I looked around both here and elsewhere, I found many similar questions but none which exactly answer mine. I need to clean up naming conventions, specifically replace/remove certain words and phrases from a specific column/variable, not the entire dataset. I am migrating from SPSS to R, I have an example of the code to do this in SPSS below, but I am not sure how to do it in R.
EG:
"Acadia Parish" --> "Acadia" (removes Parish and space before Parish)
"Fifth District" --> "Fifth" (removes District and space before District)
SPSS syntax:
COMPUTE county=REPLACE(county,' Parish','').
There are only a few instances of this issue in the column with 32,000 cases, and what needs replacing/removing varies and the cases can repeat (there are dozens of instances of a phrase containing 'Parish'), meaning it's much faster to code what needs to be removed/replaced, it's not as simple or clean as a regular expression to remove all spaces, all characters after a specific word or character, all special characters, etc.

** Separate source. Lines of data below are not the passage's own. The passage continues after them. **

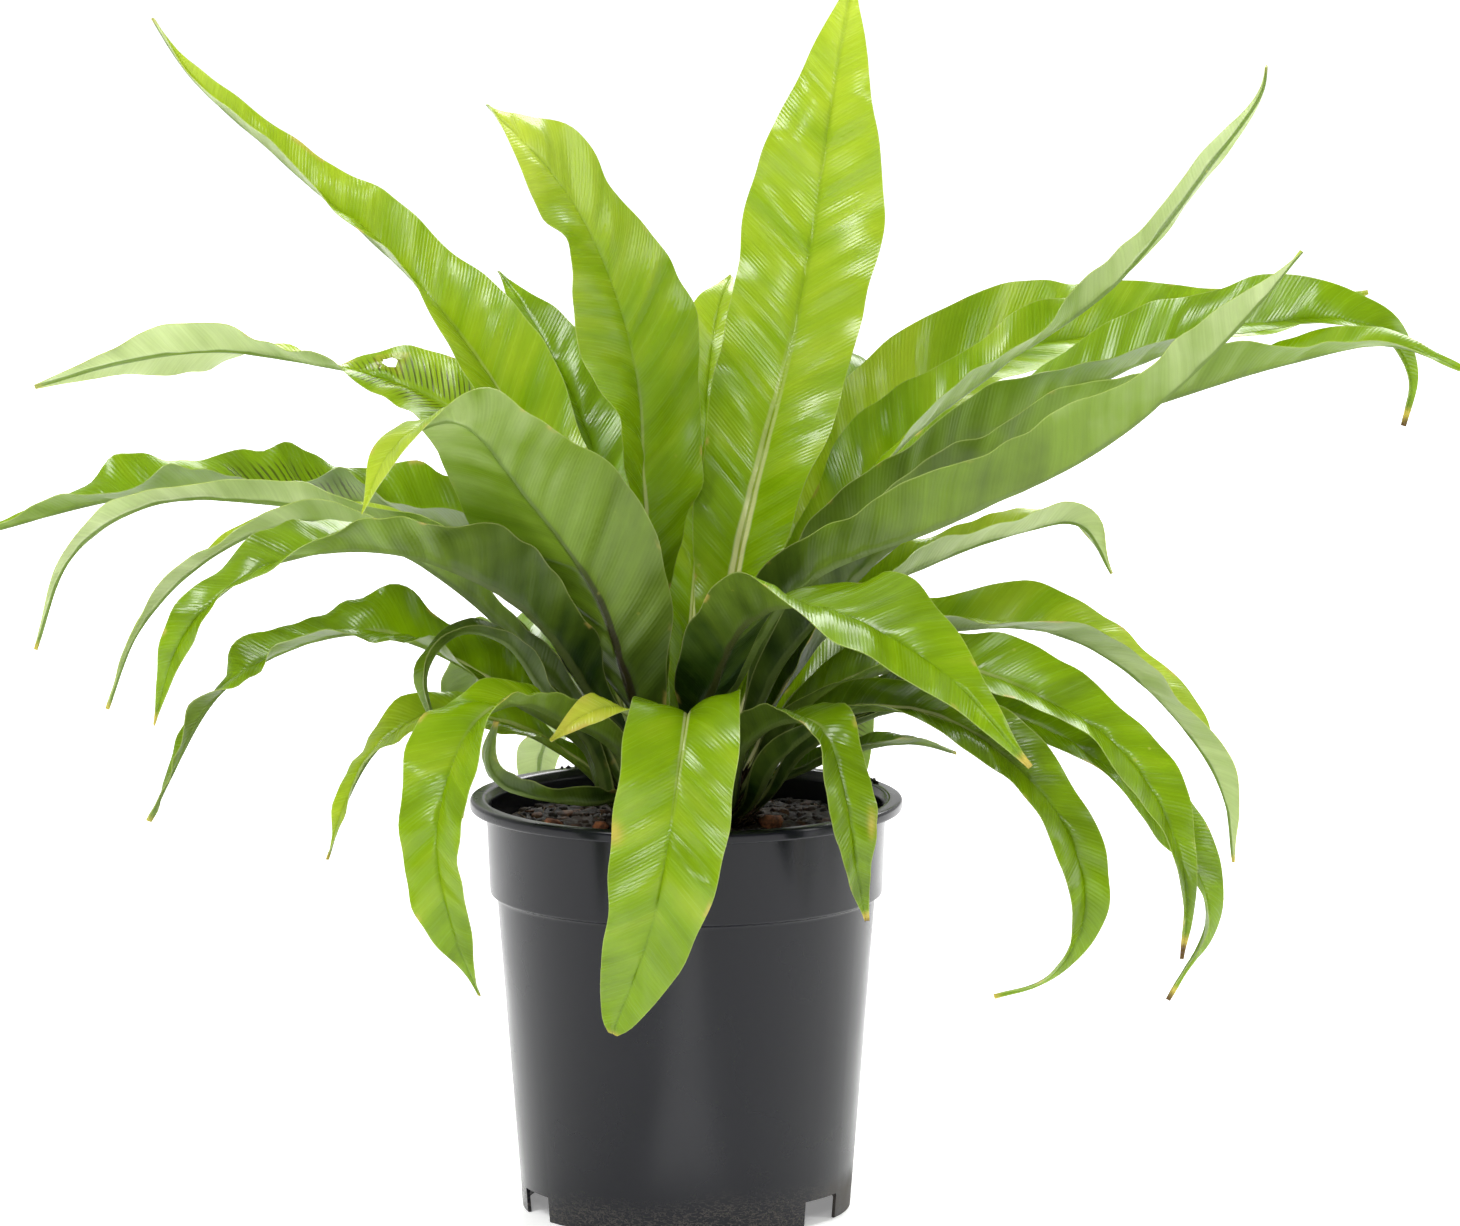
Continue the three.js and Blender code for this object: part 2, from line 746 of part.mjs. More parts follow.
function soilGeometry() {
  const rings = [];
  const ring = (radius, height) => {
    const points = [];
    for (let i = 0; i < SOIL_SIDES; i++) {
      const a = (2 * Math.PI * i) / SOIL_SIDES;
      points.push([radius * Math.cos(a), radius * Math.sin(a), height(radius, a)]);
    }
    rings.push(points);
  };
  const low = FLOOR_HEIGHT + GAP;
  ring(wallRadius(low) - SOIL_CLEAR, () => low);
  ring(wallRadius(LEDGE_HEIGHT) - SOIL_CLEAR, () => LEDGE_HEIGHT);
  for (let i = SOIL_RINGS; i > 0; i--) ring((SOIL_RADIUS * i) / SOIL_RINGS, soilHeight);
  const positions = rings.flat(2);
  const bottom = positions.length / 3;
  positions.push(0, 0, low);
  const top = bottom + 1;
  positions.push(0, 0, soilHeight(0, 0));
  const index = [];
  for (let j = 0; j + 1 < rings.length; j++) {
    for (let i = 0; i < SOIL_SIDES; i++) {
      const a = j * SOIL_SIDES + i;
      const b = j * SOIL_SIDES + ((i + 1) % SOIL_SIDES);
      index.push(a, b, b + SOIL_SIDES, a, b + SOIL_SIDES, a + SOIL_SIDES);
    }
  }
  for (let i = 0; i < SOIL_SIDES; i++) {
    const k = (i + 1) % SOIL_SIDES;
    const last = (rings.length - 1) * SOIL_SIDES;
    index.push(bottom, k, i, top, last + i, last + k);
  }
  const geometry = new THREE.BufferGeometry();
  geometry.setAttribute("position", new THREE.Float32BufferAttribute(positions, 3));
  geometry.setIndex(index);
  return geometry;
}

// A repeatable run of numbers from 0 to 1.
function seeded(seed) {
  let state = seed;
  return () => {
    state = (state * 1664525 + 1013904223) % 4294967296;
    return state / 4294967296;
  };
}

// A rough piece of bark, its corners pushed in and out at random.
function barkGeometry(at, size, next, grow = 0) {
  const ball = new THREE.IcosahedronGeometry(1, 0);
  ball.deleteAttribute("normal");
  ball.deleteAttribute("uv");
  const bark = mergeVertices(ball, 1e-3);
  const corners = bark.attributes.position;
  const corner = new THREE.Vector3();
  for (let i = 0; i < corners.count; i++) {
    corner.fromBufferAttribute(corners, i).multiplyScalar(0.8 + 0.35 * next());
    corners.setXYZ(i, corner.x, corner.y, corner.z);
  }
  return bark.scale(...size.map((v) => v + 1.4 * grow)).translate(...at);
}

const chipGeometry = ({ at, size }, i, grow) => barkGeometry(at, size, seeded(LUMP_SEED + i), grow);

// The soil with bark lumps in its surface, hollowed where the crown and the loose chips sit.
function soilSolid() {
  const next = seeded(LUMP_SEED);
  let soil = solidOf(soilGeometry());
  for (let i = 0; i < LUMPS; i++) {
    const r = 34 + 32 * next();
    const a = 2 * Math.PI * next();
    const wide = 3 + 3 * next();
    const at = [r * Math.cos(a), r * Math.sin(a), soilHeight(r, a) - 0.3];
    soil = soil.add(solidOf(barkGeometry(at, [wide, wide * 0.7, wide * 0.5], next)));
  }
  soil = soil.subtract(solidOf(crownBall(GAP)));
  CHIPS.forEach((chip, i) => {
    soil = soil.subtract(solidOf(chipGeometry(chip, i, GAP)));
  });
  return soil;
}

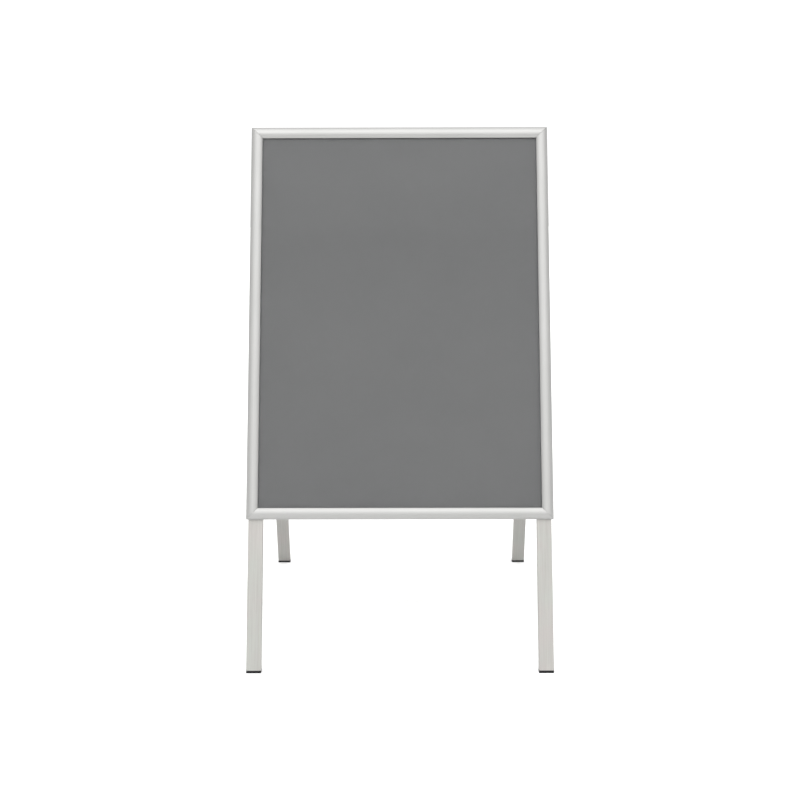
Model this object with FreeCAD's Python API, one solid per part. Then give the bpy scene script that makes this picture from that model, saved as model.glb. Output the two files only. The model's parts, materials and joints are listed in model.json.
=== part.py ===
"""Folding A-board (sandwich board) with two snap-frame poster boards on aluminium legs.

Units are millimetres. +Z is up, +X is to the viewer's right and the front board leans towards -Y.
The origin is on the floor, midway between the four feet.

Each board is drawn lying down in its own frame, then stood up:
    X  across the board, as in the world
    T  (drawn as Y) up the slope, zero on the main hinge line
    H  (drawn as Z) outwards from the fold plane, zero on the main hinge line
The rear board is the same board turned half round about the vertical.
"""
import FreeCAD, Part
import math
import os

# ---- the whole board -------------------------------------------------------------------------
POSTER_W = 600.0            # poster format, across
POSTER_H = 800.0            # poster format, up the slope
LEAN = 17.6                 # each board's lean from the vertical, degrees
LEG_REACH = 1128.0          # hinge line to floor, along the slope
FRAME_RISE = 4.0            # top edge of the frame above the hinge line, along the slope
FOLD_GAP = 1.0              # fold plane to the nearest face of a leg

# ---- the snap frame --------------------------------------------------------------------------
POSTER_INSET = 15.0         # outer edge of the frame to the edge of the poster
RAIL_W = 24.0               # visible width of a rail
RAIL_H = 12.0               # height of a rail from its back to its crest
FLOOR_T = 1.4               # base rail: wall under the panel
FLOOR_REACH = 22.0          # base rail: outer edge of the frame to the inner end of the floor
UPSTAND_T = 1.2             # base rail: rib that the sheets stop against
COVER_T = 1.3               # snap cover: wall
BEAD_R = 1.4                # snap cover: round hinge bead
BEAD_U = 2.6                # bead centre, inwards from the outer edge of the frame
BEAD_H = 3.0                # bead centre, above the back of the rail
BEAD_FIT = 0.05             # bead to socket, radial
SOCKET_T = 1.15             # base rail: wall round the bead
SOCKET_FROM = -122.0        # socket wall, degrees round the bead from straight inwards
SOCKET_TO = 80.0
COVER_R = 16.0              # snap cover: outer radius of its arc
COVER_CREST = 13.0          # snap cover: crest of its arc, inwards from the frame's outer edge
COVER_EDGE = 0.4            # snap cover: outer end of its arc, inwards from that same edge
COVER_LIP_H = 4.9           # foot of the turned-down lip, above the back of the rail
NECK_T = 1.2                # web between the bead and the cover's arc
NECK_H = 3.6                # bead centre to the top of the web
NECK_OUT = 0.9              # outer side of the web's foot, outwards from the bead's centre
NECK_LEAN = 0.5             # how far the top of the web leans outwards
MITRE_GAP = 0.35            # between two neighbouring covers
MITRE_OVERRUN = 20.0        # length of the mitre cut beyond the rail's section

# ---- the sheets ------------------------------------------------------------------------------
PANEL_T = 1.6
PANEL_BORDER = 2.0          # panel past the poster's edge
POSTER_T = 0.3
CLEAR_T = 0.5
SHEET_SLACK = 0.5           # sheets to the base rail's upstand

# ---- fittings inside the snap frame ----------------------------------------------------------
SPRING_T = 0.5
SPRING_L = 30.0
SPRING_FOOT = 4.6           # width of the spring's flat foot
SPRING_RISE = 5.2           # height of the spring above the floor
SPRING_AT = 0.3             # share of the rail's length from its middle
BRACKET_T = 1.8
BRACKET_W = 4.6
BRACKET_L = 50.0            # corner bracket, each arm, from the outer corner
CHANNEL_GAP = 0.6           # between the socket and what lies in the channel
BRACKET_SCREW_R = 1.5
BRACKET_SCREW_L = 3.0
BRACKET_SCREW_BACK = 12.0   # screw to the bracket's tip
SCREW_FIT = 0.05
FRAME_SCREW_R = 1.6
FRAME_SCREW_HEAD_R = 2.4
FRAME_SCREW_HEAD_T = 1.5
FRAME_SCREW_BITE = 3.0      # screw below the back of the rail
FRAME_SCREW_END = 80.0      # first screw from the end of the side rail
FRAME_SCREWS = 5
CROSS_L = 3.0               # cross recess in a frame screw's head
CROSS_W = 0.7
CROSS_DEPTH = 0.8
SOCKET_AF = 1.5             # hexagon recess in a bracket screw, across the flats
SOCKET_DEPTH = 1.4

# ---- legs ------------------------------------------------------------------------------------
LEG_W = 30.0
LEG_T = 15.0
LEG_WALL = 1.3
LEG_ROUND = 1.1             # outer edges of the tube, rounded over
LEG_INSET = 4.5             # outer edge of the frame to the leg
LEG_TOP = 12.0              # hinge line to the top of the tube
CAP_FLANGE = 2.0
CAP_PLUG = 12.0
PLUG_FIT = 0.1
FOOT_RIM = 5.0              # rubber showing below the tube
FOOT_PLUG = 18.0

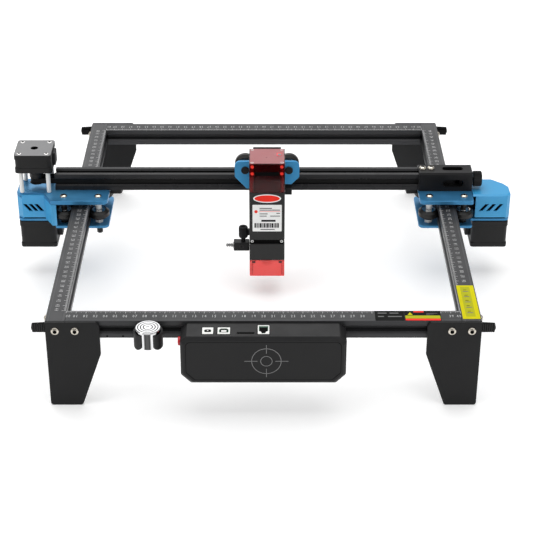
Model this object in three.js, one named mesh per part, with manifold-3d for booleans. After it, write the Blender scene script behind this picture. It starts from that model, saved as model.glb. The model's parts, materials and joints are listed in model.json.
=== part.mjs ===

And it must include leading spaces.
I have looked at the replace() gsub() and other similar commands in R, but they all involve creating vectors, or it seems like they do. What I'd like is syntax that looks for characters I specify, which can include leading or trailing spaces, and replaces them with something I specify, which can include nothing at all, and if it does not find the specific characters, the case is unchanged.
Yes, I will end up repeating the same syntax many times, it's probably easier to create a vector but if possible I'd like to get the syntax I described, as there are other similar operations I need to do as well.
Thank you for looking.
> x <- c("Acadia Parish", "Fifth District")
> x2 <- gsub("^(\\w*).*$", "\\1", x)
> x2
[1] "Acadia" "Fifth"
Legend:
^ Start of pattern.
() Group (or token).
\w* One or more occurrences of word character more than 1 times.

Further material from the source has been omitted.